### Task objective
Reproduce the records exactly.

### Material shown
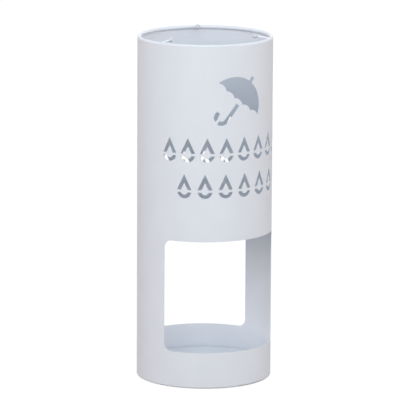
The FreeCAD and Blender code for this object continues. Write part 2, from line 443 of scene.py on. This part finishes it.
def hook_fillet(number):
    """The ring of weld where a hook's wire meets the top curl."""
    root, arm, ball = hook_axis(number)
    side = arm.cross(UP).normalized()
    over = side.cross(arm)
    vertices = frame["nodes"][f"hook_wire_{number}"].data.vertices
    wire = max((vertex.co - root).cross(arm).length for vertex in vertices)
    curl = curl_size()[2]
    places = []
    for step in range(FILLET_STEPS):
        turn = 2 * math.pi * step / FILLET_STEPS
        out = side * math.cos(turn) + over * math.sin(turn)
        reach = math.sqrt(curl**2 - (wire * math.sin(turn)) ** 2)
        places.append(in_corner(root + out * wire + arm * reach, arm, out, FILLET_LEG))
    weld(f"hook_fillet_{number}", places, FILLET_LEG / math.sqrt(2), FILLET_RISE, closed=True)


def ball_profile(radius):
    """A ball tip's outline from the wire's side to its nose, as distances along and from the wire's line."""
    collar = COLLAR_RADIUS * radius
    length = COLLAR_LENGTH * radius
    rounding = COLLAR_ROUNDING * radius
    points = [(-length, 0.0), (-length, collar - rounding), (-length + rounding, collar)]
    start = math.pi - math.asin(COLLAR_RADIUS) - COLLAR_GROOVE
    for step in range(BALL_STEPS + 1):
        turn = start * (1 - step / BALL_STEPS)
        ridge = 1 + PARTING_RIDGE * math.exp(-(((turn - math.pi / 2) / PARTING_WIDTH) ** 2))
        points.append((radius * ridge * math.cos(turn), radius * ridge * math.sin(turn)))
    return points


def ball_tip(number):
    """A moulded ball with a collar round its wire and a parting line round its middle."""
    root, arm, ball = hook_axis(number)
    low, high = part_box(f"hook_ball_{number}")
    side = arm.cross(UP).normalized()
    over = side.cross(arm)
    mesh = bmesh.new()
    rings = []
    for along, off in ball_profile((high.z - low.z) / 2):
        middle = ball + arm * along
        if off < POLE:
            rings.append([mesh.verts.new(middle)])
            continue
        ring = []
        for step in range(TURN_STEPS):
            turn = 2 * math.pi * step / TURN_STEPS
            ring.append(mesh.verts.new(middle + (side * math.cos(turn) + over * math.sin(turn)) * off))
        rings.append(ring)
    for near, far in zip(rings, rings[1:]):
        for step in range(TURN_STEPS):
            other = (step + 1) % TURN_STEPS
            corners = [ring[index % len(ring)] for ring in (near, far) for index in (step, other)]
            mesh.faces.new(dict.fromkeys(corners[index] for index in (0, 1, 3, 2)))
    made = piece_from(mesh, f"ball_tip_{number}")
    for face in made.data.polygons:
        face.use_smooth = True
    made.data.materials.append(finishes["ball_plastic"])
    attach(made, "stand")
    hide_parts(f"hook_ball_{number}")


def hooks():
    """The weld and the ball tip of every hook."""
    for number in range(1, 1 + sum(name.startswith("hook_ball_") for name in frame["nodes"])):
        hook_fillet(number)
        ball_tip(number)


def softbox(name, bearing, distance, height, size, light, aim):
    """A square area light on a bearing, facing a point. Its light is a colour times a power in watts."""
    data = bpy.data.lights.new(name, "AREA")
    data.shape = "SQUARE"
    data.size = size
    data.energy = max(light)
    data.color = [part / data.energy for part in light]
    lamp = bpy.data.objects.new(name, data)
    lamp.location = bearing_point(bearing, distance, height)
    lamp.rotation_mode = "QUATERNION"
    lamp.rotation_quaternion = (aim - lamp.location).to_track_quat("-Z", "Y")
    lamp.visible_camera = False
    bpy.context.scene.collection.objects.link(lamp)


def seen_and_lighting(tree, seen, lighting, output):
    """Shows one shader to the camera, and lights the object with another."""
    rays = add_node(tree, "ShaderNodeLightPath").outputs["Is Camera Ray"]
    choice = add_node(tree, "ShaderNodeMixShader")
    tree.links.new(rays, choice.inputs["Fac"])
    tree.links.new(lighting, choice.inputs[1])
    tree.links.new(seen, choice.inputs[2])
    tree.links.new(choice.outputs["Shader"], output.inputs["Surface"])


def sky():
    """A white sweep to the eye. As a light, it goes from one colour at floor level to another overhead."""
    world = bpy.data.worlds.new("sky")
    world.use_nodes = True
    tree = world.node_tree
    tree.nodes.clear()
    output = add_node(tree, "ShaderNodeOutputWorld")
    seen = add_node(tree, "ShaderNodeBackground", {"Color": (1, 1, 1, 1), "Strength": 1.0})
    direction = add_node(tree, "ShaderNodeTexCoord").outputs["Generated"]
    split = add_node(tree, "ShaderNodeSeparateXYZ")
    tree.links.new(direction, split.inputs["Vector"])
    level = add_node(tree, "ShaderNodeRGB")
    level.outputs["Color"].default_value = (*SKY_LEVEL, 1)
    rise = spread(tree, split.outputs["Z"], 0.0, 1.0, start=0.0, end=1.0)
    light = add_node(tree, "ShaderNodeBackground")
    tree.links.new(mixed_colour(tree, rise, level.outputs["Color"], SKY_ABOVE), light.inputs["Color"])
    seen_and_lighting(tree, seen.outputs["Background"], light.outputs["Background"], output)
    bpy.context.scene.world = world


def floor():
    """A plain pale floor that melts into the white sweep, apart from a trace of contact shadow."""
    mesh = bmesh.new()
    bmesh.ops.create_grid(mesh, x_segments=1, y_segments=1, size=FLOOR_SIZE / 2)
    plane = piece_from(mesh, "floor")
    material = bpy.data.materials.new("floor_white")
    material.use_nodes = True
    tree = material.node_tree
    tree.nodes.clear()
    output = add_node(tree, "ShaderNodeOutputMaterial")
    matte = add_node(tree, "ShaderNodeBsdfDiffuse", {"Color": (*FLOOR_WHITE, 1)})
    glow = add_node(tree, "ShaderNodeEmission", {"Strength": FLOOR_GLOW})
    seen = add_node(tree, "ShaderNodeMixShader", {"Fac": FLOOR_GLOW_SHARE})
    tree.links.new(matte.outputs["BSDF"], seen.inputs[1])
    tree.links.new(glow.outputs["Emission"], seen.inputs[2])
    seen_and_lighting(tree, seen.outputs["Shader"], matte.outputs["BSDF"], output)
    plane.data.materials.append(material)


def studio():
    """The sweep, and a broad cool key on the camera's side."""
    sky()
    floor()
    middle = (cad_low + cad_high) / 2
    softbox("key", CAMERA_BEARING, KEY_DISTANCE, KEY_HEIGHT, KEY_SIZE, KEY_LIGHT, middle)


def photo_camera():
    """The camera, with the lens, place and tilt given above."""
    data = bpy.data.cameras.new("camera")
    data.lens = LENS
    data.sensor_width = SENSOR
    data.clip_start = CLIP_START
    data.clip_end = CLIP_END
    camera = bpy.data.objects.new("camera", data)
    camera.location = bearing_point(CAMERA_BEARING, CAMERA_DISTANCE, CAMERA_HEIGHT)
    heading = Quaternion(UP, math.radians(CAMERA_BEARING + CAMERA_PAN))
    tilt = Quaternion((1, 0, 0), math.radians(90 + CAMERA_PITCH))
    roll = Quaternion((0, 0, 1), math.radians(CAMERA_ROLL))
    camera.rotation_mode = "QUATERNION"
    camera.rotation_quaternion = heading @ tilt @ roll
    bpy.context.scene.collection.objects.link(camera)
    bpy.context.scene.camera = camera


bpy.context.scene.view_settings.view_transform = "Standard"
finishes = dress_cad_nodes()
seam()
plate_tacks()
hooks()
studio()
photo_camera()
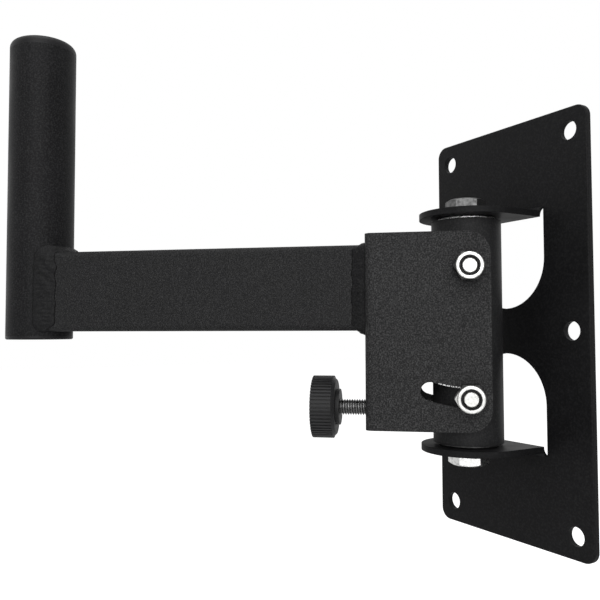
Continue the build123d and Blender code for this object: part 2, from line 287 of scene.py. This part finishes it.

### Complete output
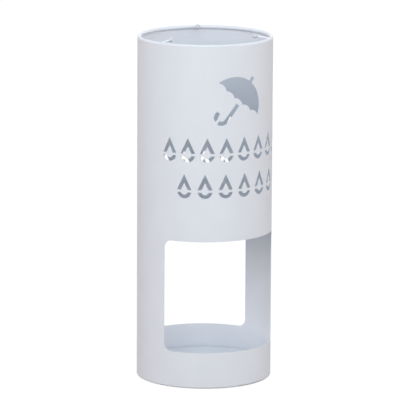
The FreeCAD and Blender code for this object continues. Write part 2, from line 443 of scene.py on. This part finishes it.
def hook_fillet(number):
    """The ring of weld where a hook's wire meets the top curl."""
    root, arm, ball = hook_axis(number)
    side = arm.cross(UP).normalized()
    over = side.cross(arm)
    vertices = frame["nodes"][f"hook_wire_{number}"].data.vertices
    wire = max((vertex.co - root).cross(arm).length for vertex in vertices)
    curl = curl_size()[2]
    places = []
    for step in range(FILLET_STEPS):
        turn = 2 * math.pi * step / FILLET_STEPS
        out = side * math.cos(turn) + over * math.sin(turn)
        reach = math.sqrt(curl**2 - (wire * math.sin(turn)) ** 2)
        places.append(in_corner(root + out * wire + arm * reach, arm, out, FILLET_LEG))
    weld(f"hook_fillet_{number}", places, FILLET_LEG / math.sqrt(2), FILLET_RISE, closed=True)


def ball_profile(radius):
    """A ball tip's outline from the wire's side to its nose, as distances along and from the wire's line."""
    collar = COLLAR_RADIUS * radius
    length = COLLAR_LENGTH * radius
    rounding = COLLAR_ROUNDING * radius
    points = [(-length, 0.0), (-length, collar - rounding), (-length + rounding, collar)]
    start = math.pi - math.asin(COLLAR_RADIUS) - COLLAR_GROOVE
    for step in range(BALL_STEPS + 1):
        turn = start * (1 - step / BALL_STEPS)
        ridge = 1 + PARTING_RIDGE * math.exp(-(((turn - math.pi / 2) / PARTING_WIDTH) ** 2))
        points.append((radius * ridge * math.cos(turn), radius * ridge * math.sin(turn)))
    return points


def ball_tip(number):
    """A moulded ball with a collar round its wire and a parting line round its middle."""
    root, arm, ball = hook_axis(number)
    low, high = part_box(f"hook_ball_{number}")
    side = arm.cross(UP).normalized()
    over = side.cross(arm)
    mesh = bmesh.new()
    rings = []
    for along, off in ball_profile((high.z - low.z) / 2):
        middle = ball + arm * along
        if off < POLE:
            rings.append([mesh.verts.new(middle)])
            continue
        ring = []
        for step in range(TURN_STEPS):
            turn = 2 * math.pi * step / TURN_STEPS
            ring.append(mesh.verts.new(middle + (side * math.cos(turn) + over * math.sin(turn)) * off))
        rings.append(ring)
    for near, far in zip(rings, rings[1:]):
        for step in range(TURN_STEPS):
            other = (step + 1) % TURN_STEPS
            corners = [ring[index % len(ring)] for ring in (near, far) for index in (step, other)]
            mesh.faces.new(dict.fromkeys(corners[index] for index in (0, 1, 3, 2)))
    made = piece_from(mesh, f"ball_tip_{number}")
    for face in made.data.polygons:
        face.use_smooth = True
    made.data.materials.append(finishes["ball_plastic"])
    attach(made, "stand")
    hide_parts(f"hook_ball_{number}")


def hooks():
    """The weld and the ball tip of every hook."""
    for number in range(1, 1 + sum(name.startswith("hook_ball_") for name in frame["nodes"])):
        hook_fillet(number)
        ball_tip(number)


def softbox(name, bearing, distance, height, size, light, aim):
    """A square area light on a bearing, facing a point. Its light is a colour times a power in watts."""
    data = bpy.data.lights.new(name, "AREA")
    data.shape = "SQUARE"
    data.size = size
    data.energy = max(light)
    data.color = [part / data.energy for part in light]
    lamp = bpy.data.objects.new(name, data)
    lamp.location = bearing_point(bearing, distance, height)
    lamp.rotation_mode = "QUATERNION"
    lamp.rotation_quaternion = (aim - lamp.location).to_track_quat("-Z", "Y")
    lamp.visible_camera = False
    bpy.context.scene.collection.objects.link(lamp)


def seen_and_lighting(tree, seen, lighting, output):
    """Shows one shader to the camera, and lights the object with another."""
    rays = add_node(tree, "ShaderNodeLightPath").outputs["Is Camera Ray"]
    choice = add_node(tree, "ShaderNodeMixShader")
    tree.links.new(rays, choice.inputs["Fac"])
    tree.links.new(lighting, choice.inputs[1])
    tree.links.new(seen, choice.inputs[2])
    tree.links.new(choice.outputs["Shader"], output.inputs["Surface"])


def sky():
    """A white sweep to the eye. As a light, it goes from one colour at floor level to another overhead."""
    world = bpy.data.worlds.new("sky")
    world.use_nodes = True
    tree = world.node_tree
    tree.nodes.clear()
    output = add_node(tree, "ShaderNodeOutputWorld")
    seen = add_node(tree, "ShaderNodeBackground", {"Color": (1, 1, 1, 1), "Strength": 1.0})
    direction = add_node(tree, "ShaderNodeTexCoord").outputs["Generated"]
    split = add_node(tree, "ShaderNodeSeparateXYZ")
    tree.links.new(direction, split.inputs["Vector"])
    level = add_node(tree, "ShaderNodeRGB")
    level.outputs["Color"].default_value = (*SKY_LEVEL, 1)
    rise = spread(tree, split.outputs["Z"], 0.0, 1.0, start=0.0, end=1.0)
    light = add_node(tree, "ShaderNodeBackground")
    tree.links.new(mixed_colour(tree, rise, level.outputs["Color"], SKY_ABOVE), light.inputs["Color"])
    seen_and_lighting(tree, seen.outputs["Background"], light.outputs["Background"], output)
    bpy.context.scene.world = world


def floor():
    """A plain pale floor that melts into the white sweep, apart from a trace of contact shadow."""
    mesh = bmesh.new()
    bmesh.ops.create_grid(mesh, x_segments=1, y_segments=1, size=FLOOR_SIZE / 2)
    plane = piece_from(mesh, "floor")
    material = bpy.data.materials.new("floor_white")
    material.use_nodes = True
    tree = material.node_tree
    tree.nodes.clear()
    output = add_node(tree, "ShaderNodeOutputMaterial")
    matte = add_node(tree, "ShaderNodeBsdfDiffuse", {"Color": (*FLOOR_WHITE, 1)})
    glow = add_node(tree, "ShaderNodeEmission", {"Strength": FLOOR_GLOW})
    seen = add_node(tree, "ShaderNodeMixShader", {"Fac": FLOOR_GLOW_SHARE})
    tree.links.new(matte.outputs["BSDF"], seen.inputs[1])
    tree.links.new(glow.outputs["Emission"], seen.inputs[2])
    seen_and_lighting(tree, seen.outputs["Shader"], matte.outputs["BSDF"], output)
    plane.data.materials.append(material)


def studio():
    """The sweep, and a broad cool key on the camera's side."""
    sky()
    floor()
    middle = (cad_low + cad_high) / 2
    softbox("key", CAMERA_BEARING, KEY_DISTANCE, KEY_HEIGHT, KEY_SIZE, KEY_LIGHT, middle)


def photo_camera():
    """The camera, with the lens, place and tilt given above."""
    data = bpy.data.cameras.new("camera")
    data.lens = LENS
    data.sensor_width = SENSOR
    data.clip_start = CLIP_START
    data.clip_end = CLIP_END
    camera = bpy.data.objects.new("camera", data)
    camera.location = bearing_point(CAMERA_BEARING, CAMERA_DISTANCE, CAMERA_HEIGHT)
    heading = Quaternion(UP, math.radians(CAMERA_BEARING + CAMERA_PAN))
    tilt = Quaternion((1, 0, 0), math.radians(90 + CAMERA_PITCH))
    roll = Quaternion((0, 0, 1), math.radians(CAMERA_ROLL))
    camera.rotation_mode = "QUATERNION"
    camera.rotation_quaternion = heading @ tilt @ roll
    bpy.context.scene.collection.objects.link(camera)
    bpy.context.scene.camera = camera


bpy.context.scene.view_settings.view_transform = "Standard"
finishes = dress_cad_nodes()
seam()
plate_tacks()
hooks()
studio()
photo_camera()
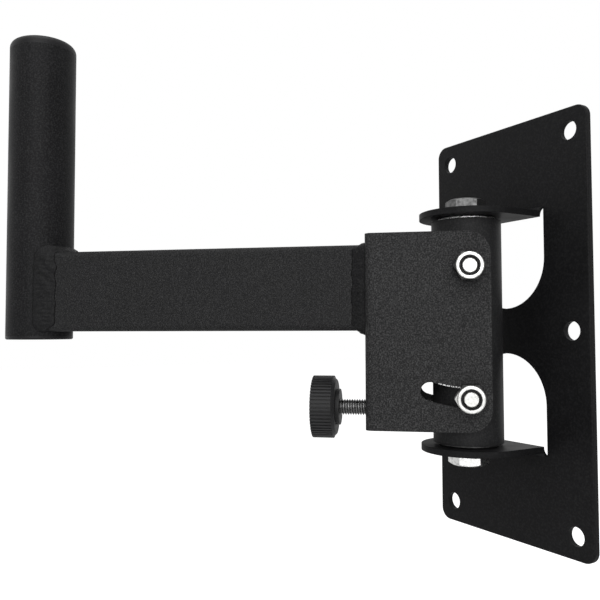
Continue the build123d and Blender code for this object: part 2, from line 287 of scene.py. This part finishes it.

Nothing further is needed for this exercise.